Platner is such a sham that it is impossible not to wonder if he is an invention of the cynical establishment he pretends to oppose. It is certainly Democrats who are now leaking dirty details against him. Is he being set up for a fall?
Suddenly, after Platner’s travails deepened last weekend, his former rival, Gov. Janet Mills (D-ME), popped up to remind voters that her name was still on the June 9 ballot.
“People have the impression that I ‘withdrew’ or ‘dropped out,” but I simply suspended active campaigning,” the governor, who was the candidate desired by Minority Leader Chuck Schumer, told the Lewiston Sun Journal. “I am still on the ballot,” she said, so if Democrats finally get queasy enough to abandon Platner, they can always vote for her instead.
They might be able to vote for her even if she is beaten by Platner in the primary. Under Maine law, if Platner is forced out of the race after winning the primary, the state Democratic Party can nominate a replacement.
Where have we seen something like this before? Where recently did we watch the Democratic Party become so concerned by the low quality of its nominee that it disgorged him and replaced him with a woman assumed to have a better chance of winning in the general election? Ah, yes, that’s what Democrats did to President Joe Biden, replacing him with Vice President Kamala Harris.
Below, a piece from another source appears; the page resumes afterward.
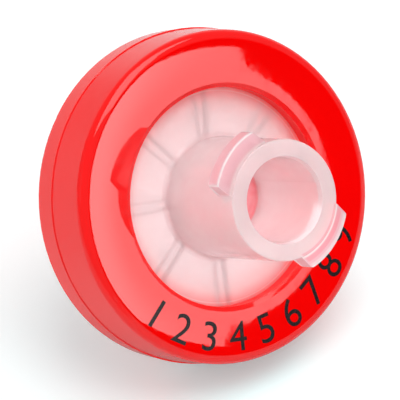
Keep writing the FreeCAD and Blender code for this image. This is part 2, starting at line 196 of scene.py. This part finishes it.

Voters tend not to like such shenanigans, perhaps especially from a party that calls itself Democratic and has spent the past 10 years boasting that it alone can save democracy from Republicans. But Democrats have their backs against the Senate wall. If they don’t win in Maine, they have virtually no chance of retaking the upper chamber, which is essential if they are to thwart Trump for his final two years in office, for example, by blocking his Supreme Court and other judicial nominations, and also impeaching him for a third time.
A lot is riding on Platner. Despite his broad (and sometimes naked) shoulders, his party colleagues have reason to worry that he is not strong enough to carry them to victory.